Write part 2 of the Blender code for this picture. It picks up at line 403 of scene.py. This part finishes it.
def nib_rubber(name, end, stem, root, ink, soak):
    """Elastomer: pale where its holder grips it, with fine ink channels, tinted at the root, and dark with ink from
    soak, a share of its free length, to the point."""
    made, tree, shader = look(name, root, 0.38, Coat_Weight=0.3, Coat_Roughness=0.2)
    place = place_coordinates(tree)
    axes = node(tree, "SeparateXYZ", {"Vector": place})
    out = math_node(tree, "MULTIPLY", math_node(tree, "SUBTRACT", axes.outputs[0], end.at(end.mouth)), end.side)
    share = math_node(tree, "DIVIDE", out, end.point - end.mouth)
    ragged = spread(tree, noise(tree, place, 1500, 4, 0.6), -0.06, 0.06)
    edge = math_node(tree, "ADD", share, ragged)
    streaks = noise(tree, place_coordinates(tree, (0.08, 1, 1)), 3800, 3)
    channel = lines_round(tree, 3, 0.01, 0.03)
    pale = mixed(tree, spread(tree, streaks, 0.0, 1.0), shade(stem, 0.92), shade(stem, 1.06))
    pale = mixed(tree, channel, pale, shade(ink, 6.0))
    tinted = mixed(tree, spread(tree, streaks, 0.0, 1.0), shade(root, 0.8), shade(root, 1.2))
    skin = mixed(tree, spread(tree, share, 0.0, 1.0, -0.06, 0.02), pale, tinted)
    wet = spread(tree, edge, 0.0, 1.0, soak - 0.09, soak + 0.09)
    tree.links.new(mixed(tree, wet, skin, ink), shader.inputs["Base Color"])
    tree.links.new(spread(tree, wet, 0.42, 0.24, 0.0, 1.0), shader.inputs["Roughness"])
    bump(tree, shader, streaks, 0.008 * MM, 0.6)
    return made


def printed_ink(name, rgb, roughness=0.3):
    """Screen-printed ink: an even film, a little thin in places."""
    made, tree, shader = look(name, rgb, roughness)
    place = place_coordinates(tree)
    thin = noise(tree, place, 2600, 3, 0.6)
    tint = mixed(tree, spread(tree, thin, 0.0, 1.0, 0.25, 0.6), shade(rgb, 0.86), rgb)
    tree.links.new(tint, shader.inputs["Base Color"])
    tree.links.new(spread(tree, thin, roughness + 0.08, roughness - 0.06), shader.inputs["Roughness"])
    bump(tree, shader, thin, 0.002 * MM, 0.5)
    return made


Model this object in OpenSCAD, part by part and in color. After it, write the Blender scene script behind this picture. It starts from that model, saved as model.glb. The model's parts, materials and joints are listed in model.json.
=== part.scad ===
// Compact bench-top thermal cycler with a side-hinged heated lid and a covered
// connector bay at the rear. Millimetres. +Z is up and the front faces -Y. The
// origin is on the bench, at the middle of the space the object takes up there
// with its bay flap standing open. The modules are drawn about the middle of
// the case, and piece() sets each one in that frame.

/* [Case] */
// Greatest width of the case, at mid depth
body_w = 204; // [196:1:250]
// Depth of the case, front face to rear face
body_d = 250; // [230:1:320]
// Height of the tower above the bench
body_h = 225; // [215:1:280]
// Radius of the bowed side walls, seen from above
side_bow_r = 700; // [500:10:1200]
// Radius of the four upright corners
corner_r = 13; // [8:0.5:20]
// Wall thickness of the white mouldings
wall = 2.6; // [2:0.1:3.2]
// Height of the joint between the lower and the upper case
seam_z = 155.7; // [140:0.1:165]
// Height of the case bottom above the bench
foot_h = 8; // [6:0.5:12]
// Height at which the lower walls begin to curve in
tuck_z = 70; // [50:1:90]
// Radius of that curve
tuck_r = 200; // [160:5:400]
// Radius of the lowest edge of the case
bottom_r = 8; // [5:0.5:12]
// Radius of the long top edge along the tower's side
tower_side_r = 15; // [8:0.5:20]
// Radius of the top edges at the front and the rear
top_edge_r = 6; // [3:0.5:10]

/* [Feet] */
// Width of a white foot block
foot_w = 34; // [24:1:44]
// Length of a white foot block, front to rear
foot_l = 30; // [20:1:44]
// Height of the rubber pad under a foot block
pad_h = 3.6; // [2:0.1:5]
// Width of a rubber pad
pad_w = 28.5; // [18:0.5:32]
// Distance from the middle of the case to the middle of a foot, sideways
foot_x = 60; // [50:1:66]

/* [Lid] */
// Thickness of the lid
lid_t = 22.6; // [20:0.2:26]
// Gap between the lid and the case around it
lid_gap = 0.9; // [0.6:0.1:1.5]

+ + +

* [WRITTEN EXERCISE] Exactly reproduce every line found in the records.

* [TASK SOLUTION]
Write part 2 of the Blender code for this picture. It picks up at line 403 of scene.py. This part finishes it.
def nib_rubber(name, end, stem, root, ink, soak):
    """Elastomer: pale where its holder grips it, with fine ink channels, tinted at the root, and dark with ink from
    soak, a share of its free length, to the point."""
    made, tree, shader = look(name, root, 0.38, Coat_Weight=0.3, Coat_Roughness=0.2)
    place = place_coordinates(tree)
    axes = node(tree, "SeparateXYZ", {"Vector": place})
    out = math_node(tree, "MULTIPLY", math_node(tree, "SUBTRACT", axes.outputs[0], end.at(end.mouth)), end.side)
    share = math_node(tree, "DIVIDE", out, end.point - end.mouth)
    ragged = spread(tree, noise(tree, place, 1500, 4, 0.6), -0.06, 0.06)
    edge = math_node(tree, "ADD", share, ragged)
    streaks = noise(tree, place_coordinates(tree, (0.08, 1, 1)), 3800, 3)
    channel = lines_round(tree, 3, 0.01, 0.03)
    pale = mixed(tree, spread(tree, streaks, 0.0, 1.0), shade(stem, 0.92), shade(stem, 1.06))
    pale = mixed(tree, channel, pale, shade(ink, 6.0))
    tinted = mixed(tree, spread(tree, streaks, 0.0, 1.0), shade(root, 0.8), shade(root, 1.2))
    skin = mixed(tree, spread(tree, share, 0.0, 1.0, -0.06, 0.02), pale, tinted)
    wet = spread(tree, edge, 0.0, 1.0, soak - 0.09, soak + 0.09)
    tree.links.new(mixed(tree, wet, skin, ink), shader.inputs["Base Color"])
    tree.links.new(spread(tree, wet, 0.42, 0.24, 0.0, 1.0), shader.inputs["Roughness"])
    bump(tree, shader, streaks, 0.008 * MM, 0.6)
    return made


def printed_ink(name, rgb, roughness=0.3):
    """Screen-printed ink: an even film, a little thin in places."""
    made, tree, shader = look(name, rgb, roughness)
    place = place_coordinates(tree)
    thin = noise(tree, place, 2600, 3, 0.6)
    tint = mixed(tree, spread(tree, thin, 0.0, 1.0, 0.25, 0.6), shade(rgb, 0.86), rgb)
    tree.links.new(tint, shader.inputs["Base Color"])
    tree.links.new(spread(tree, thin, roughness + 0.08, roughness - 0.06), shader.inputs["Roughness"])
    bump(tree, shader, thin, 0.002 * MM, 0.5)
    return made


Model this object in OpenSCAD, part by part and in color. After it, write the Blender scene script behind this picture. It starts from that model, saved as model.glb. The model's parts, materials and joints are listed in model.json.
=== part.scad ===
// Compact bench-top thermal cycler with a side-hinged heated lid and a covered
// connector bay at the rear. Millimetres. +Z is up and the front faces -Y. The
// origin is on the bench, at the middle of the space the object takes up there
// with its bay flap standing open. The modules are drawn about the middle of
// the case, and piece() sets each one in that frame.

/* [Case] */
// Greatest width of the case, at mid depth
body_w = 204; // [196:1:250]
// Depth of the case, front face to rear face
body_d = 250; // [230:1:320]
// Height of the tower above the bench
body_h = 225; // [215:1:280]
// Radius of the bowed side walls, seen from above
side_bow_r = 700; // [500:10:1200]
// Radius of the four upright corners
corner_r = 13; // [8:0.5:20]
// Wall thickness of the white mouldings
wall = 2.6; // [2:0.1:3.2]
// Height of the joint between the lower and the upper case
seam_z = 155.7; // [140:0.1:165]
// Height of the case bottom above the bench
foot_h = 8; // [6:0.5:12]
// Height at which the lower walls begin to curve in
tuck_z = 70; // [50:1:90]
// Radius of that curve
tuck_r = 200; // [160:5:400]
// Radius of the lowest edge of the case
bottom_r = 8; // [5:0.5:12]
// Radius of the long top edge along the tower's side
tower_side_r = 15; // [8:0.5:20]
// Radius of the top edges at the front and the rear
top_edge_r = 6; // [3:0.5:10]

/* [Feet] */
// Width of a white foot block
foot_w = 34; // [24:1:44]
// Length of a white foot block, front to rear
foot_l = 30; // [20:1:44]
// Height of the rubber pad under a foot block
pad_h = 3.6; // [2:0.1:5]
// Width of a rubber pad
pad_w = 28.5; // [18:0.5:32]
// Distance from the middle of the case to the middle of a foot, sideways
foot_x = 60; // [50:1:66]

/* [Lid] */
// Thickness of the lid
lid_t = 22.6; // [20:0.2:26]
// Gap between the lid and the case around it
lid_gap = 0.9; // [0.6:0.1:1.5]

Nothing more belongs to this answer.